Dataset items

◇ ◇ ◇ ◇ ◇ ◇ ◇

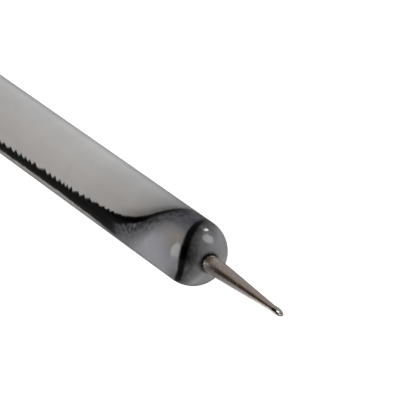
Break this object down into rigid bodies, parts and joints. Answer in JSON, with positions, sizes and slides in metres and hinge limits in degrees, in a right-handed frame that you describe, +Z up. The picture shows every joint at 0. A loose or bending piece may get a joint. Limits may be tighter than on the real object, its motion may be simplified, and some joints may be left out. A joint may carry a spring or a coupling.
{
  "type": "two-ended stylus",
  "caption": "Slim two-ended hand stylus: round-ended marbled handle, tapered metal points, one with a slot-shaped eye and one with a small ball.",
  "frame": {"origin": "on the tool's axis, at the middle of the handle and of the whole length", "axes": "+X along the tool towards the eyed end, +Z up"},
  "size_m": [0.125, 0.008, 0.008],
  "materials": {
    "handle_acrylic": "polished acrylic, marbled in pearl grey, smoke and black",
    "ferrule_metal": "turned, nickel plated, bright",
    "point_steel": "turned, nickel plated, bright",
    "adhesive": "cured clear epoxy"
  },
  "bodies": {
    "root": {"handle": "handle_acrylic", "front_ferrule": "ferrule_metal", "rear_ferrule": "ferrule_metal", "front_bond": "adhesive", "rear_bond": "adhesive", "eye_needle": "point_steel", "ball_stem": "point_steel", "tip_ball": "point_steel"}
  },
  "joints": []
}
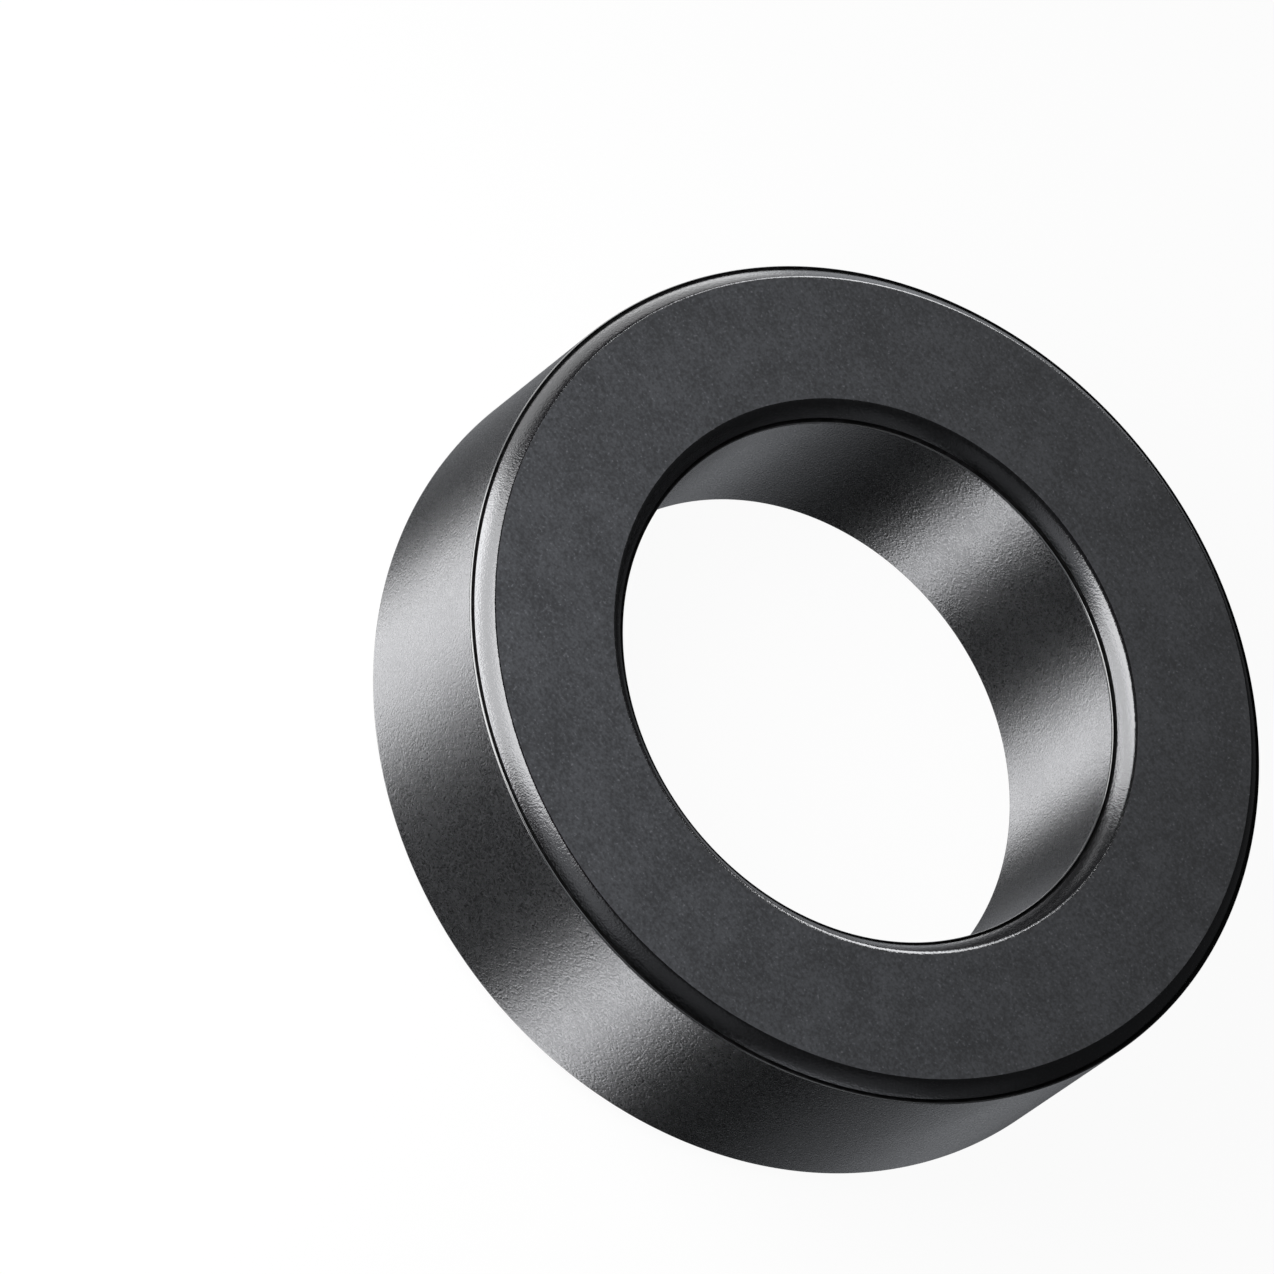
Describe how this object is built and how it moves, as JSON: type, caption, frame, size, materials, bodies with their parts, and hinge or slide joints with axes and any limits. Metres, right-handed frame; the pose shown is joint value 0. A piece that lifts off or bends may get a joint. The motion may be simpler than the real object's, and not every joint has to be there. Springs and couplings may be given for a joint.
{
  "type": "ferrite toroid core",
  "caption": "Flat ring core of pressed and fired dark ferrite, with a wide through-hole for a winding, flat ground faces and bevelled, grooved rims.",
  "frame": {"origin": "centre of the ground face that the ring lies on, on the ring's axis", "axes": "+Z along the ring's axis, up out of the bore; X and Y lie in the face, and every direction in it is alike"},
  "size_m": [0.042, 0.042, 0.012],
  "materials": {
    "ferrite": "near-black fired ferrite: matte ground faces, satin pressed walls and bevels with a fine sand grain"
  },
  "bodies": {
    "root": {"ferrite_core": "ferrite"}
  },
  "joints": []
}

◇ ◇ ◇ ◇ ◇ ◇ ◇

◆ Problem to solve ◆
Copy the records above exactly.

◆ Task solution ◆
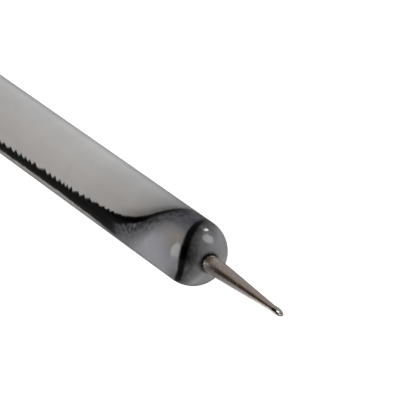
Break this object down into rigid bodies, parts and joints. Answer in JSON, with positions, sizes and slides in metres and hinge limits in degrees, in a right-handed frame that you describe, +Z up. The picture shows every joint at 0. A loose or bending piece may get a joint. Limits may be tighter than on the real object, its motion may be simplified, and some joints may be left out. A joint may carry a spring or a coupling.
{
  "type": "two-ended stylus",
  "caption": "Slim two-ended hand stylus: round-ended marbled handle, tapered metal points, one with a slot-shaped eye and one with a small ball.",
  "frame": {"origin": "on the tool's axis, at the middle of the handle and of the whole length", "axes": "+X along the tool towards the eyed end, +Z up"},
  "size_m": [0.125, 0.008, 0.008],
  "materials": {
    "handle_acrylic": "polished acrylic, marbled in pearl grey, smoke and black",
    "ferrule_metal": "turned, nickel plated, bright",
    "point_steel": "turned, nickel plated, bright",
    "adhesive": "cured clear epoxy"
  },
  "bodies": {
    "root": {"handle": "handle_acrylic", "front_ferrule": "ferrule_metal", "rear_ferrule": "ferrule_metal", "front_bond": "adhesive", "rear_bond": "adhesive", "eye_needle": "point_steel", "ball_stem": "point_steel", "tip_ball": "point_steel"}
  },
  "joints": []
}
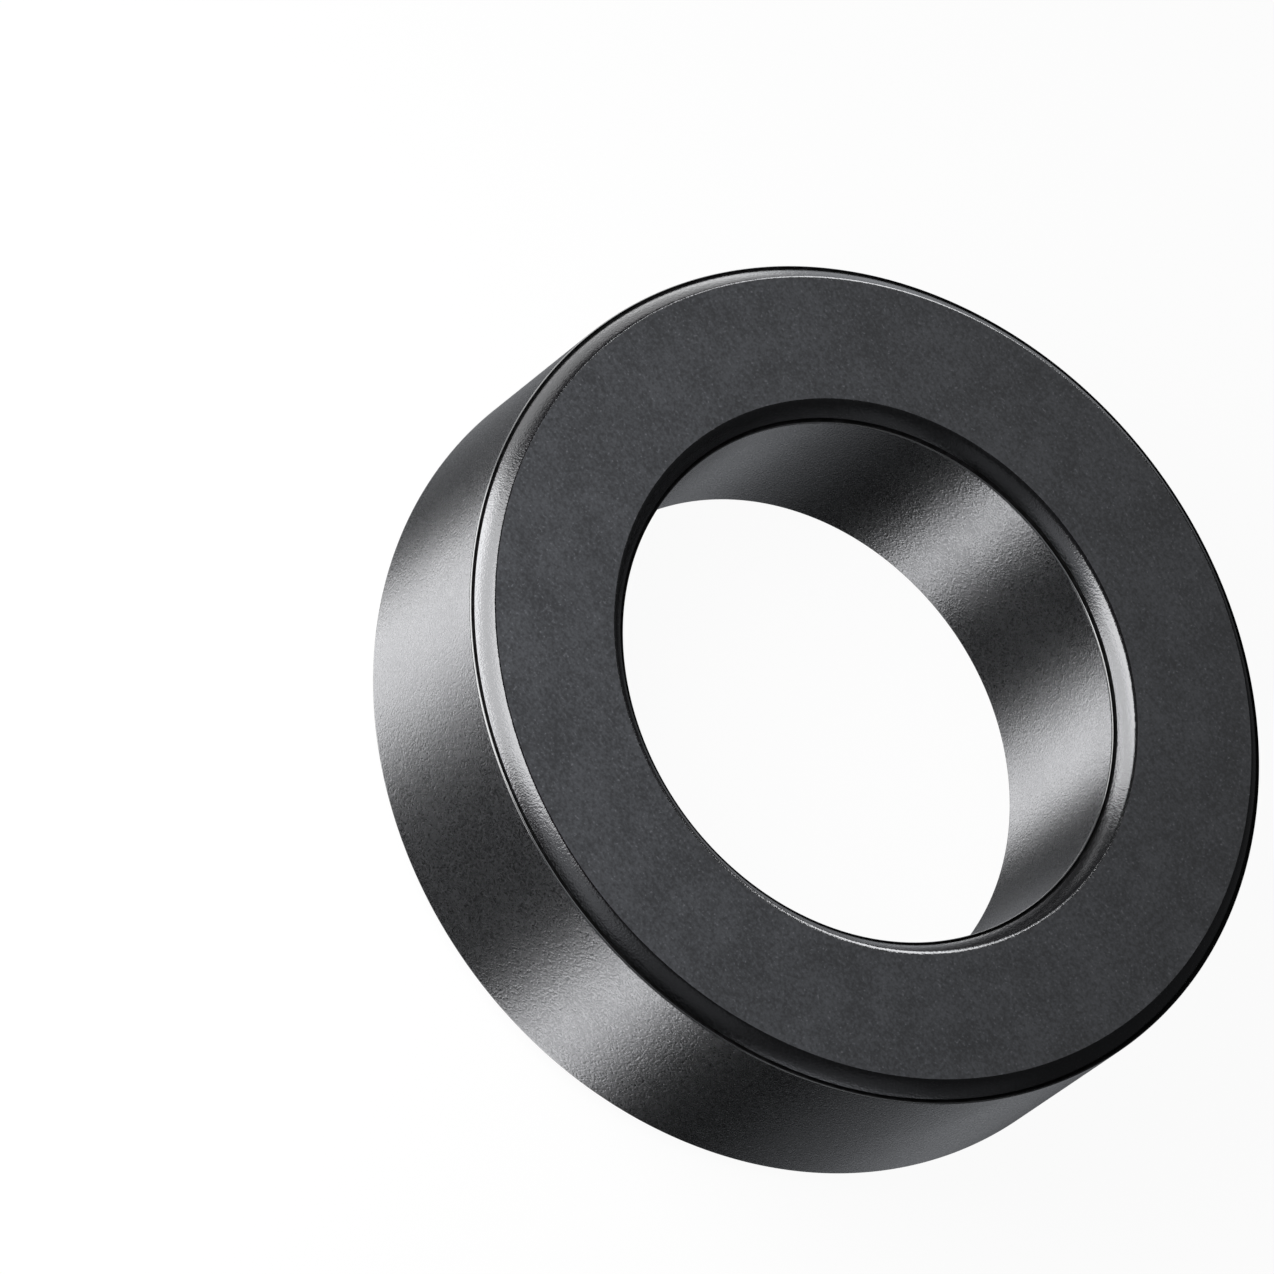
Describe how this object is built and how it moves, as JSON: type, caption, frame, size, materials, bodies with their parts, and hinge or slide joints with axes and any limits. Metres, right-handed frame; the pose shown is joint value 0. A piece that lifts off or bends may get a joint. The motion may be simpler than the real object's, and not every joint has to be there. Springs and couplings may be given for a joint.
{
  "type": "ferrite toroid core",
  "caption": "Flat ring core of pressed and fired dark ferrite, with a wide through-hole for a winding, flat ground faces and bevelled, grooved rims.",
  "frame": {"origin": "centre of the ground face that the ring lies on, on the ring's axis", "axes": "+Z along the ring's axis, up out of the bore; X and Y lie in the face, and every direction in it is alike"},
  "size_m": [0.042, 0.042, 0.012],
  "materials": {
    "ferrite": "near-black fired ferrite: matte ground faces, satin pressed walls and bevels with a fine sand grain"
  },
  "bodies": {
    "root": {"ferrite_core": "ferrite"}
  },
  "joints": []
}